TASK BRIEF
Take the listing and print it in full, exactly as given.

RAW DATA
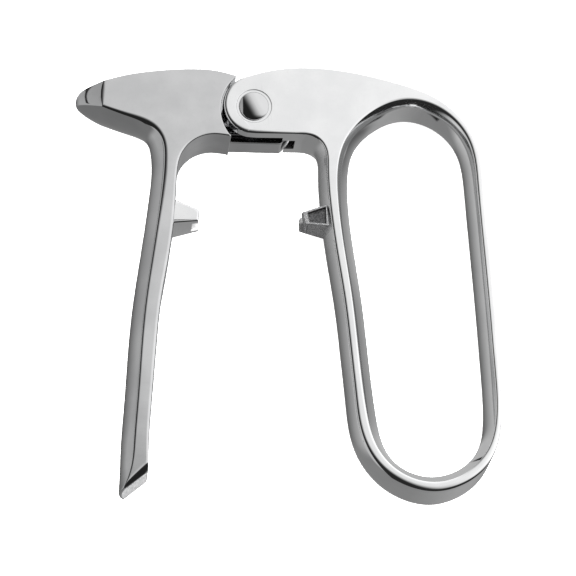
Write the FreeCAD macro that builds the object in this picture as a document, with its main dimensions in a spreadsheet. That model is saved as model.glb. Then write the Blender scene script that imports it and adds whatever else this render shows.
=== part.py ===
"""Lobster cracker: two cast levers on one rivet, held open by a torsion spring.

The tool lies flat on its back. +Z points up out of its front face, +Y runs from the finger loop
towards the hinge, and +X runs from the palm lever towards the finger loop. The origin is on the
rivet's axis, in the plane that the tool rests on.
"""
import FreeCAD, Part
import math
import os

import Sketcher
from FreeCAD import Placement, Vector

# alias: (millimetres or degrees, what it is)
DIMENSIONS = {
    "depth": (18.0, "levers, back face to front face"),
    "rear_ear": (8.8, "palm lever's ear, measured up from the back face"),
    "front_ear": (4.0, "loop lever's ear, measured down from the front face"),
    "layer_gap": (0.3, "axial gap between the two levers"),
    "front_ear_left": (9.8, "pivot across to the rounded end of the loop lever"),
    "front_ear_low": (9.2, "pivot down to the loop lever's underside"),
    "palm_recess": (10.5, "palm lever's hollow around the front ear"),
    "rear_ear_radius": (13.3, "swept radius of the palm lever's ear"),
    "rear_recess": (13.8, "loop lever's hollow around the rear ear"),
    "rear_ear_low": (9.3, "pivot down to the rear ear's flat underside"),
    "rear_ear_high": (11.0, "pivot up to the top of the arm beside the rear ear"),
    "rear_ear_heel": (9.3, "pivot across to the rear ear's lower corner"),
    "notch_floor": (9.0, "radius of the stop notch's floor in the rear ear"),
    "notch_start": (50.0, "the notch's right wall, in degrees round from +X"),
    "notch_end": (98.0, "the notch's left wall, in degrees round from +X"),
    "lug_start": (84.0, "stop lug's right side, in degrees round from +X"),
    "lug_end": (97.2, "stop lug's left side, in degrees round from +X"),
    "lug_floor": (9.3, "radius of the stop lug's underside"),
    "lug_crest": (10.6, "radius of the stop lug's top, inside the hump"),
    "lug_low": (3.0, "bottom of the stop lug above the back face"),
    "lug_root": (2.0, "how far the stop lug runs up into the loop lever"),
    "arm_reach": (13.0, "pivot across to where the rear ear is buried in the palm lever"),
    "shoulder_low": (5.0, "lower end of the rear ear's swept rim, in degrees round from +X"),
    "cavity_wall": (9.5, "pivot across to the spring cavity's end wall"),
    "cavity_reach": (20.0, "the cavity's cutter, out through the lever's open sides"),
    "cavity_shoulder": (4.0, "pivot up to where the cavity's end wall starts to slope"),
    "cavity_slope": (5.0, "pivot across to the top of that slope"),
    "cavity_roof": (9.0, "pivot up to the cavity's roof"),
    "overcut": (1.0, "how far a cutter passes through the surface that it opens"),
    "seat_end": (13.6, "pivot across to the far end of the spring leg's seat"),
    "seat_low": (4.1, "bottom of the spring leg's seat above the back face"),
    "seat_high": (11.5, "top of the spring leg's seat above the back face"),
    "seat_roof": (4.2, "pivot down to the roof of the spring leg's seat"),
    "shank_radius": (3.0, "rivet's shank"),
    "running_gap": (0.06, "radial clearance between the shank and the palm lever"),
    "fixed_gap": (0.02, "radial clearance between the shank and the loop lever"),
    "dome_radius": (4.8, "rivet's head across its rim, halved"),
    "dome_rise": (2.3, "rivet's head above the floor of its counterbore"),
    "dome_rim": (0.4, "straight rim of the rivet's head"),
    "counterbore_radius": (5.5, "shallow seat around the rivet's head"),
    "counterbore_deep": (0.3, "depth of that seat"),
    "tail_radius": (4.6, "rivet's flush tail at the back face"),
    "tail_deep": (1.6, "depth of the tail's countersink"),
    "tooth_bottom": (7.0, "cracking teeth: lower face above the back face"),
    "tooth_deep": (9.0, "cracking teeth: size along Z"),
    "tooth_prong": (1.85, "thickness of each prong beside the valley"),
    "valley_long": (2.2, "valley's length, inwards from the tooth's tip"),
    "valley_low": (-40.0, "lower end of the valley's cutter, along Y"),
    "valley_high": (-30.0, "upper end of the valley's cutter, along Y"),
    "palm_tip": (-17.0, "tip of the palm lever's tooth, along X"),
    "loop_tip": (15.4, "tip of the loop lever's tooth, along X"),
    "tooth_wall": (0.7, "wall around the hollow in the loop lever's tooth"),
    "hollow_deep": (2.0, "depth of that hollow"),
    "leg_crown": (4.0, "bulge of the palm leg's outer face at half depth"),
    "nose_crown": (8.5, "bulge of the nose's end at half depth"),
    "nose_under_crown": (1.3, "bulge of the nose's underside at half depth"),
    "back_crown": (0.8, "bulge of both levers' top edges at half depth"),
    "loop_crown": (2.3, "bulge of the loop's left outer face at half depth"),
    "hole_crown_left": (4.1, "finger loop narrows by this much at half depth, on the left"),
    "hole_crown_right": (3.2, "the same, on the right"),
    "hole_crown_top": (3.8, "the same, at the top"),
    "hole_crown_bottom": (3.6, "the same, at the bottom"),
    "wire": (1.2, "spring wire's diameter"),
    "coil_radius": (4.7, "spring coil's mean radius"),
    "coil_turns": (2.0, "full turns of the spring's coil"),
    "coil_start": (10.2, "height of the wire's axis at the coil's lower end"),
    "coil_pitch": (1.26, "rise per turn"),
    "leg_reach": (12.9, "pivot across to the tip of the spring's right leg"),
    "left_reach": (13.2, "pivot across to the tip of the spring's left leg"),
    "left_seat": (13.8, "pivot across to the end of the left leg's seat"),
    "seat_share": (0.9, "share of the left leg's climb that is made at the middle of its seat"),
}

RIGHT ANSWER
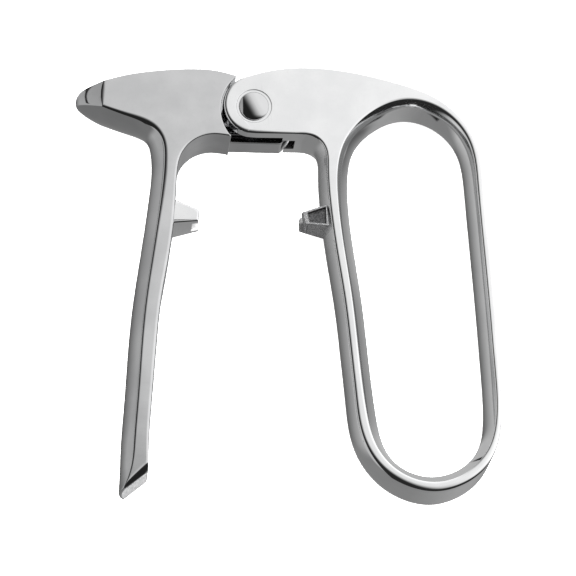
Write the FreeCAD macro that builds the object in this picture as a document, with its main dimensions in a spreadsheet. That model is saved as model.glb. Then write the Blender scene script that imports it and adds whatever else this render shows.
=== part.py ===
"""Lobster cracker: two cast levers on one rivet, held open by a torsion spring.

The tool lies flat on its back. +Z points up out of its front face, +Y runs from the finger loop
towards the hinge, and +X runs from the palm lever towards the finger loop. The origin is on the
rivet's axis, in the plane that the tool rests on.
"""
import FreeCAD, Part
import math
import os

import Sketcher
from FreeCAD import Placement, Vector

# alias: (millimetres or degrees, what it is)
DIMENSIONS = {
    "depth": (18.0, "levers, back face to front face"),
    "rear_ear": (8.8, "palm lever's ear, measured up from the back face"),
    "front_ear": (4.0, "loop lever's ear, measured down from the front face"),
    "layer_gap": (0.3, "axial gap between the two levers"),
    "front_ear_left": (9.8, "pivot across to the rounded end of the loop lever"),
    "front_ear_low": (9.2, "pivot down to the loop lever's underside"),
    "palm_recess": (10.5, "palm lever's hollow around the front ear"),
    "rear_ear_radius": (13.3, "swept radius of the palm lever's ear"),
    "rear_recess": (13.8, "loop lever's hollow around the rear ear"),
    "rear_ear_low": (9.3, "pivot down to the rear ear's flat underside"),
    "rear_ear_high": (11.0, "pivot up to the top of the arm beside the rear ear"),
    "rear_ear_heel": (9.3, "pivot across to the rear ear's lower corner"),
    "notch_floor": (9.0, "radius of the stop notch's floor in the rear ear"),
    "notch_start": (50.0, "the notch's right wall, in degrees round from +X"),
    "notch_end": (98.0, "the notch's left wall, in degrees round from +X"),
    "lug_start": (84.0, "stop lug's right side, in degrees round from +X"),
    "lug_end": (97.2, "stop lug's left side, in degrees round from +X"),
    "lug_floor": (9.3, "radius of the stop lug's underside"),
    "lug_crest": (10.6, "radius of the stop lug's top, inside the hump"),
    "lug_low": (3.0, "bottom of the stop lug above the back face"),
    "lug_root": (2.0, "how far the stop lug runs up into the loop lever"),
    "arm_reach": (13.0, "pivot across to where the rear ear is buried in the palm lever"),
    "shoulder_low": (5.0, "lower end of the rear ear's swept rim, in degrees round from +X"),
    "cavity_wall": (9.5, "pivot across to the spring cavity's end wall"),
    "cavity_reach": (20.0, "the cavity's cutter, out through the lever's open sides"),
    "cavity_shoulder": (4.0, "pivot up to where the cavity's end wall starts to slope"),
    "cavity_slope": (5.0, "pivot across to the top of that slope"),
    "cavity_roof": (9.0, "pivot up to the cavity's roof"),
    "overcut": (1.0, "how far a cutter passes through the surface that it opens"),
    "seat_end": (13.6, "pivot across to the far end of the spring leg's seat"),
    "seat_low": (4.1, "bottom of the spring leg's seat above the back face"),
    "seat_high": (11.5, "top of the spring leg's seat above the back face"),
    "seat_roof": (4.2, "pivot down to the roof of the spring leg's seat"),
    "shank_radius": (3.0, "rivet's shank"),
    "running_gap": (0.06, "radial clearance between the shank and the palm lever"),
    "fixed_gap": (0.02, "radial clearance between the shank and the loop lever"),
    "dome_radius": (4.8, "rivet's head across its rim, halved"),
    "dome_rise": (2.3, "rivet's head above the floor of its counterbore"),
    "dome_rim": (0.4, "straight rim of the rivet's head"),
    "counterbore_radius": (5.5, "shallow seat around the rivet's head"),
    "counterbore_deep": (0.3, "depth of that seat"),
    "tail_radius": (4.6, "rivet's flush tail at the back face"),
    "tail_deep": (1.6, "depth of the tail's countersink"),
    "tooth_bottom": (7.0, "cracking teeth: lower face above the back face"),
    "tooth_deep": (9.0, "cracking teeth: size along Z"),
    "tooth_prong": (1.85, "thickness of each prong beside the valley"),
    "valley_long": (2.2, "valley's length, inwards from the tooth's tip"),
    "valley_low": (-40.0, "lower end of the valley's cutter, along Y"),
    "valley_high": (-30.0, "upper end of the valley's cutter, along Y"),
    "palm_tip": (-17.0, "tip of the palm lever's tooth, along X"),
    "loop_tip": (15.4, "tip of the loop lever's tooth, along X"),
    "tooth_wall": (0.7, "wall around the hollow in the loop lever's tooth"),
    "hollow_deep": (2.0, "depth of that hollow"),
    "leg_crown": (4.0, "bulge of the palm leg's outer face at half depth"),
    "nose_crown": (8.5, "bulge of the nose's end at half depth"),
    "nose_under_crown": (1.3, "bulge of the nose's underside at half depth"),
    "back_crown": (0.8, "bulge of both levers' top edges at half depth"),
    "loop_crown": (2.3, "bulge of the loop's left outer face at half depth"),
    "hole_crown_left": (4.1, "finger loop narrows by this much at half depth, on the left"),
    "hole_crown_right": (3.2, "the same, on the right"),
    "hole_crown_top": (3.8, "the same, at the top"),
    "hole_crown_bottom": (3.6, "the same, at the bottom"),
    "wire": (1.2, "spring wire's diameter"),
    "coil_radius": (4.7, "spring coil's mean radius"),
    "coil_turns": (2.0, "full turns of the spring's coil"),
    "coil_start": (10.2, "height of the wire's axis at the coil's lower end"),
    "coil_pitch": (1.26, "rise per turn"),
    "leg_reach": (12.9, "pivot across to the tip of the spring's right leg"),
    "left_reach": (13.2, "pivot across to the tip of the spring's left leg"),
    "left_seat": (13.8, "pivot across to the end of the left leg's seat"),
    "seat_share": (0.9, "share of the left leg's climb that is made at the middle of its seat"),
}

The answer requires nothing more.